The title of Joan Didion’s collected non-fiction, We Tell Ourselves Stories in Order to Live, communicates immense wisdom about the way our brains work. In the process of writing my upcoming book Real Love, I found myself thinking a lot about Didion’s words. What are the stories we tell ourselves, and why is it that we tell stories in order stay afloat? What is it about stories that makes us feel safer, better prepared for survival? And what does all of this have to do with love?
Love is a gargantuan topic, and one that often feels too complex to even talk about. And surely holidays like Valentine’s Day have us believe that love is, by definition, all about infatuation, admiration, chocolates, and hearts. While those things can certainly be part of love, there are also the barriers we come up against in love — the difficult stories we tell ourselves about ourselves, our self-worth, our abilities to love and to be loved.
Say we are not out to dinner with a partner on Valentine’s Day, and we feel worthless or ashamed. Often times, feelings of shame around love and loneliness in the present are inextricably linked to the pain and insecurities from our past. But in order to be able to identify these echoes as stories, we have to take a step back. We have to recognize the role we play in understanding love. We must ask, when and why do we begin our “careers” as authors of our life stories? And how do our stories impact the way we understand love — both for ourselves and for others? Surely, there’s a relationship.
Whether you think about the mind from the perspective of Western psychology or Eastern spirituality or common sense, it’s clear that the mind is wired to find order. Habits make us feel safe. Judgments of those who are different than us make us feel protected. The stories we tell ourselves, really, are part of the armor we build to keep this order intact. A traumatic thing, be it big or small, happens to us, and then might come with us for the rest of our lives. We see our story as something that keeps us safe. But it also limits us. And we have many, many stories. These stories impact the ways we understand and experience love.
My experience learning to meditate led me to examine and test the validity of the stories I had held as truth since childhood — stories about myself, about how to feel safe, about the insufficiency and unreliability of love. That process has informed how I teach meditation, how I connect with others and help them see that their stories, too, can be unstitched and rewoven — thousands of times.
A friend named Jared recently told me about how he and his girlfriend created and now regularly practice several “exercises” in order to cultivate their connection continuously and consciously — rather than allowing assumptions and cultural stories around love to guide what their relationship looks like. They refer to one of their exercises as a “weekly meeting” that they have over Sunday brunch. Jared writes:
“It’s a time each week that is wholly devoted to our relationship. Amid the chaos and busyness of our lives…it is a time each week just for us.”
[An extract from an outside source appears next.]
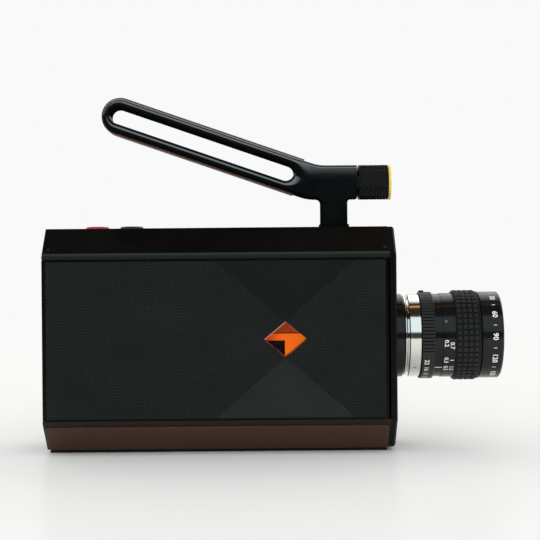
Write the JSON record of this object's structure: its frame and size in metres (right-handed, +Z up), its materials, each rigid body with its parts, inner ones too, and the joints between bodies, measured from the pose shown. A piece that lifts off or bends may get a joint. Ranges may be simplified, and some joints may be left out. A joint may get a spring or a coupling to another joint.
{
  "type": "cartridge movie camera",
  "caption": "Hand-held cartridge film camera with a side door and window, swing-out display, lift-off carrying handle with clamping knob, and a prime lens with iris and focus rings.",
  "frame": {"origin": "mouth centre of the tripod socket, in the plane that the base pad rests on", "axes": "+X forward out of the lens, +Y to the camera's left (display side), +Z up"},
  "size_m": [0.2092, 0.0635, 0.164],
  "materials": {
    "case_black": "satin black anodised",
    "leather_brown": "fine grained, dark brown",
    "leather_tan": "fine grained, tan",
    "rubber_black": "matte black",
    "steel": "machined",
    "blackened_steel": "blackened",
    "chassis_metal": "bead blasted",
    "cartridge_black": "moulded black",
    "label_orange": "coated orange",
    "film_brown": "glossy brown",
    "board_green": "green solder mask",
    "battery_wrap": "shrink wrapped, dark blue",
    "inner_plastic": "moulded black",
    "foam_grey": "open cell foam, dark grey",
    "door_texture": "textured inlay, near black",
    "window_clear": "clear",
    "display_black": "satin black",
    "screen_glass": "dark glossy",
    "button_red": "crimson",
    "button_grey": "dark anodised",
    "wheel_metal": "black anodised",
    "handle_gloss": "cast, gloss black enamel",
    "knob_black": "knurled, black anodised",
    "ring_gold": "gold anodised",
    "lens_black": "black anodised",
    "lens_chrome": "polished",
    "lens_silver": "satin silver",
    "lens_glass": "coated lens glass",
    "gear_brass": "cut brass",
    "gear_white": "moulded white"
  },
  "bodies": {
    "camera_body": {"top_cover": "case_black", "bottom_cover": "case_black", "front_plate": "case_black", "rear_plate": "case_black", "left_panel": "case_black", "base_leather_right": "leather_brown", "base_leather_left": "leather_brown", "base_pad": "rubber_black", "tripod_bush": "steel", "cover_screws": "steel", "chassis_plate": "chassis_metal", "gate_plate": "chassis_metal", "cartridge_shell": "cartridge_black", "cartridge_label": "label_orange", "film_strip": "film_brown", "film_roll": "film_brown", "takeup_motor": "steel", "shutter_motor": "steel", "main_board": "board_green", "battery_pack": "battery_wrap", "switch_board": "board_green", "data_socket": "steel", "hinge_pins": "steel", "door_magnets": "steel", "display_tray": "inner_plastic", "handle_foot": "handle_gloss", "mount_boss": "lens_black", "lens_flange": "lens_chrome", "lens_rear_ring": "lens_silver", "lens_tube": "lens_black"},
    "door": {"door_panel": "case_black", "door_skin_rear": "door_texture", "door_skin_front": "door_texture", "door_skin_top": "door_texture", "door_skin_bottom": "door_texture", "window_pane": "window_clear", "pressure_block": "inner_plastic", "pressure_foam": "foam_grey"},
    "display": {"display_housing": "display_black", "display_screen": "screen_glass"},
    "jog": {"jog_wheel": "wheel_metal"},
    "port": {"port_cover": "inner_plastic"},
    "record": {"record_button": "button_red"},
    "menu": {"menu_button": "button_grey"},
    "handle": {"handle_frame": "handle_gloss", "handle_leather": "leather_tan"},
    "clamp": {"clamp_pad": "steel"},
    "knob": {"knob": "knob_black", "knob_end_ring": "ring_gold"},
    "iris": {"iris_ring": "lens_black", "iris_lock_screw": "blackened_steel"},
    "iris_upper": {"iris_blade_upper": "blackened_steel"},
    "iris_lower": {"iris_blade_lower": "blackened_steel"},
    "focus": {"focus_ring": "lens_black", "focus_grip": "rubber_black"},
    "front": {"front_barrel": "lens_black", "front_element": "lens_glass"},
    "shutter": {"shutter_disc": "blackened_steel"},
    "pinion": {"motor_pinion": "gear_brass"},
    "takeup": {"takeup_spindle": "gear_white"}
  },
  "joints": [
    {"name": "door_swing", "type": "hinge", "parent": "camera_body", "child": "door", "pos_m": [0.055, -0.0284, 0.052], "axis": [0, 0, 1], "range_deg": [0, 90]},
    {"name": "display_swing", "type": "hinge", "parent": "camera_body", "child": "display", "pos_m": [0.0435, 0.029, 0.0518], "axis": [0, 0, 1], "range_deg": [-100, 0]},
    {"name": "handle_lift", "type": "slide", "parent": "camera_body", "child": "handle", "axis": [0, 0, 1], "range_m": [0, 0.027]},
    {"name": "clamp_slide", "type": "slide", "parent": "handle", "child": "clamp", "axis": [1, 0, 0], "range_m": [0, 0.001]},
    {"name": "knob_turn", "type": "hinge", "parent": "clamp", "child": "knob", "pos_m": [0.05, 0, 0.12385], "axis": [1, 0, 0], "range_deg": [0, 360]},
    {"name": "record_press", "type": "slide", "parent": "camera_body", "child": "record", "axis": [0, 0, -1], "range_m": [0, 0.0008], "stiffness_N_per_m": 500, "springref_m": -0.0005},
    {"name": "menu_press", "type": "slide", "parent": "camera_body", "child": "menu", "axis": [0, 0, -1], "range_m": [0, 0.0008], "stiffness_N_per_m": 500, "springref_m": -0.0005},
    {"name": "jog_turn", "type": "hinge", "parent": "camera_body", "child": "jog", "pos_m": [-0.072, 0.031, 0.058], "axis": [0, 1, 0], "continuous": true},
    {"name": "port_cover_swing", "type": "hinge", "parent": "camera_body", "child": "port", "pos_m": [-0.09905, 0, 0.03245], "axis": [0, -1, 0], "range_deg": [0, 100]},
    {"name": "iris_turn", "type": "hinge", "parent": "camera_body", "child": "iris", "pos_m": [0.075, 0, 0.0518], "axis": [1, 0, 0], "range_deg": [0, 80]},
    {"name": "iris_upper_slide", "type": "slide", "parent": "camera_body", "child": "iris_upper", "axis": [0, 0, -1], "range_m": [0, 0.006]},
    {"name": "iris_lower_slide", "type": "slide", "parent": "camera_body", "child": "iris_lower", "axis": [0, 0, 1], "range_m": [0, 0.006]},
    {"name": "focus_turn", "type": "hinge", "parent": "camera_body", "child": "focus", "pos_m": [0.09, 0, 0.0518], "axis": [1, 0, 0], "range_deg": [0, 270]},
    {"name": "front_slide", "type": "slide", "parent": "camera_body", "child": "front", "axis": [1, 0, 0], "range_m": [0, 0.0012]},
    {"name": "shutter_turn", "type": "hinge", "parent": "camera_body", "child": "shutter", "pos_m": [0.054, -0.0096, 0.0518], "axis": [1, 0, 0], "continuous": true},
    {"name": "motor_turn", "type": "hinge", "parent": "camera_body", "child": "pinion", "pos_m": [-0.03803, 0.0115, 0.0518], "axis": [0, 1, 0], "continuous": true},
    {"name": "takeup_turn", "type": "hinge", "parent": "camera_body", "child": "takeup", "pos_m": [-0.00603, 0.0115, 0.0518], "axis": [0, 1, 0], "continuous": true}
  ],
  "couplings": [
    {"joint": "clamp_slide", "follows": "knob_turn", "m_per_rad": 0.000159},
    {"joint": "iris_upper_slide", "follows": "iris_turn", "m_per_rad": 0.00429},
    {"joint": "iris_lower_slide", "follows": "iris_turn", "m_per_rad": 0.00429},
    {"joint": "front_slide", "follows": "focus_turn", "m_per_rad": 0.000254},
    {"joint": "motor_turn", "follows": "takeup_turn", "ratio": -3}
  ]
}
Jared explained that their tradition of Sunday brunch was motivated by one he had heard about — a husband and a wife who have a weekly Monday breakfast during which they decide whether they’d like to stay married for another week. When I first heard about this couple’s practice, I chuckled. It goes against our cultural “story” of love that a married couple would need to re-assess their desire to stay together on such a regular basis.
But as I thought more about both Jared and his friends’ traditions, they seemed like fantastically honest practices for checking our “stories” about love — in this case, romantic love. Jared explained why he first found his friends’ tradition so inspiring: “Every week, each person has to ask themselves: What is nourishing about this relationship? How can we nurture those things?” Further, he explained, the practice keeps everyone from “falling into the trap of thinking that marriage or a relationship is permanent or the solution to all of life’s problems.”
In other words, their weekly meetings create space for accountability and self-examination — an opportunity to explore experiences and habits of mind more deeply so that we can communicate authentically about the feelings, thoughts, stories, judgments, assumptions and more that each person brings to the relationship. This grounds the relationship in the truth of impermanence.
As Jared himself acknowledged, these aspects of love aren’t the most romantic or sexy. But both Jared’s and his friends’ rituals implicitly acknowledge the conscious effort that real love requires. We must be willing to challenge the stories we have told ourselves and the stories others have told us, as these stories impact the ways we see ourselves and others. That willingness takes effort, just as it takes effort to be willing to examine and communicate the parts of a relationship that have been, and continue to be, nourishing. With these efforts, we stretch. Our stories can become more flexible, and each moment with ourselves and with others can offer a fresh opportunity to see aspects of our experiences that we may not otherwise notice.
Stretching our fixation to our stories is an act of love we can give ourselves each day, whether or not we consider it in the context of romantic relationships, or even close friendships. It is real love for ourselves to be able to notice a judgmental thought we’re having about ourselves. We don’t deny it’s there or try to convince ourselves of the opposite; but we watch its power decrease as we make the choice to see it as a story.
The love we can cultivate for ourselves, which can unfurl as we practice challenging our habits, judgments, and assumptions (our stories, in other words), can open up a more expansive capacity for more love to come in, and to be sent out. We feel more whole, and less fragmented. We see that we are worthy of happiness, and that others are, too. And believe it or not, we can still be authors, but through the lens of love, we may find that the new stories we come up with look a lot different.